Tiffany, let me add to the many "thank you's" that have all ready been said and to the countless others coming. I never knew him on a personal level, so I was very bothered and surprised and... ashamed, somewhat, for my seemingly inappropriate emotions and grief stricken moments. Thank you for not just validating, but explaining to me, that I'm ok. It's not freakish. It's not vicarious. It's real. And it hurts. Maybe not the way that someone who knew him intimately would hurt. But, it's my pain, my heart. And, now thanks to you, I can own it. I'm part of a community that didn't exist until now. Thank you for making me feel welcomed and accepted.

Jerry Diaz said...

What depth of real love and insight you project in your writing. Great tribute to Maurice.

Hazeline Long said...

Thank you, Tiffany...you said it so well.
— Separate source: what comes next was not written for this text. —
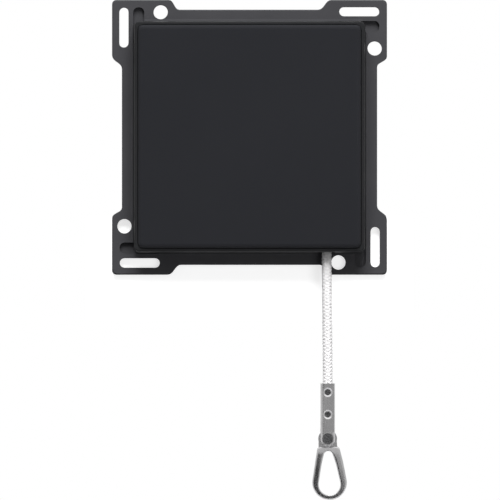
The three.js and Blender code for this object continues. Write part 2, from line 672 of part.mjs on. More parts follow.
// Contacts: a springy blade that the cam presses down, and a fixed strip under its tip.
function contactBlade() {
  const left = -TERMINAL_X - BLADE_CLAMP / 2;
  const strip = alongY(box2(left, BLADE_RIGHT, BLADE_BOTTOM, BLADE_TOP), CONTACT_BACK, CONTACT_FRONT);
  return cutAll(strip, [
    uprightBar(-TERMINAL_X, RIVET_RADIUS + GAP, BLADE_BOTTOM - GAP, BLADE_TOP + GAP),
    uprightBar(TIP_X, TIP_RADIUS / 2 + RUN_GAP, BLADE_BOTTOM - GAP, BLADE_TOP + GAP),
  ]);
}

function uprightBar(x, radius, zLow, zHigh) {
  return alongZ(circle(x, CONTACT_MID, radius, SMALL_STEPS), zLow, zHigh);
}

function movingTip() {
  const head = uprightBar(TIP_X, TIP_RADIUS, BLADE_BOTTOM - TIP_HEIGHT, BLADE_BOTTOM);
  return head.add(uprightBar(TIP_X, TIP_RADIUS / 2, BLADE_BOTTOM - MERGE, BLADE_TOP));
}

function fixedTip() {
  const head = uprightBar(TIP_X, TIP_RADIUS, FIXED_TOP, FIXED_TOP + TIP_HEIGHT);
  return head.add(uprightBar(TIP_X, TIP_RADIUS / 2, RIGHT_TERMINAL_TOP, FIXED_TOP + MERGE));
}

function fixedContact() {
  const outline = box2(FIXED_LEFT, TERMINAL_X + TERMINAL_HALF, RIGHT_TERMINAL_TOP, FIXED_TOP);
  return cutAll(alongY(outline, CONTACT_BACK, CONTACT_FRONT), [
    uprightBar(TERMINAL_X, RIVET_RADIUS + GAP, RIGHT_TERMINAL_TOP - GAP, FIXED_TOP + GAP),
    uprightBar(TIP_X, TIP_RADIUS / 2 + RUN_GAP, RIGHT_TERMINAL_TOP - GAP, FIXED_TOP + GAP),
  ]);
}

function rivet(x, underHead, terminalTop) {
  const head = uprightBar(x, RIVET_HEAD_RADIUS, underHead, underHead + RIVET_HEAD_HEIGHT);
  return head.add(uprightBar(x, RIVET_RADIUS, terminalTop - RIVET_DEPTH, underHead + MERGE));
}

function terminal(x, top) {
  const outline = box2(x - TERMINAL_HALF, x + TERMINAL_HALF, top - TERMINAL_HEIGHT, top);
  const block = alongY(outline, TERMINAL_BACK, TERMINAL_FRONT);
  const screwZ = top - TERMINAL_SCREW_DROP;
  const boreBack = TERMINAL_FRONT + TERMINAL_SCREW_LENGTH + GAP;
  const wireBore = circle(x, WIRE_Y, WIRE_BORE_RADIUS, SMALL_STEPS);
  return cutAll(block, [
    roundBar(x, screwZ, SCREW_HOLE_RADIUS, TERMINAL_FRONT - GAP, boreBack, SMALL_STEPS),
    uprightBar(x, RIVET_RADIUS + GAP, top - RIVET_DEPTH - GAP, top + GAP),
    alongZ(wireBore, top - TERMINAL_HEIGHT - GAP, screwZ),
  ]);
}

// Cord: a plain round run from the knot above the eye down into the clamp.
function pullCord() {
  const route = [
    new THREE.Vector3(CORD_X, CORD_Y, CORD_TOP),
    new THREE.Vector3(CORD_X, CORD_Y, (CORD_TOP - BLOCK_FOOT) / 2),
    new THREE.Vector3(CORD_X, CORD_Y, -BLOCK_FOOT),
    new THREE.Vector3(CORD_X + CORD_DRIFT / 2, CORD_Y, (CLAMP_TOP - BLOCK_FOOT) / 2),
    new THREE.Vector3(HANG_X, CORD_Y, CLAMP_TOP),
    new THREE.Vector3(HANG_X, CORD_Y, CORD_BOTTOM),
  ];
  const section = circle(0, 0, CORD_RADIUS, CORD_SIDES);
  return sweep(section, new THREE.CatmullRomCurve3(route), CORD_STEPS);
}

function cordKnot() {
  const profile = [[0, 0]];
  for (let i = 0; i <= KNOT_STEPS; i += 1) {
    const share = i / KNOT_STEPS;
    const swell = (KNOT_RADIUS - CORD_RADIUS) * Math.sin(Math.PI * share);
    profile.push([CORD_RADIUS + swell, KNOT_HEIGHT * share]);
  }
  profile.push([0, KNOT_HEIGHT]);
  return turnedUp(profile, SMALL_STEPS).translate([CORD_X, CORD_Y, KNOT_BOTTOM]);
}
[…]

I wish I had told him how much he blessed us, but I think he knows...

Antonia (Toni) said...

Tiff, your words regarding "Each person is valuable to the community in which they have been placed" - IS exactly what Maurice lived, walked and gave to all who crossed his path.

Maurice spoke words to me just a few weeks ago that seem to echo within my spirit even though he's gone. I will miss him.

Thank you for helping the Body of Christ to grieve!

Beatrice Blount said...

Thanks so much for your kind words, friends. I appreciate you all so very much.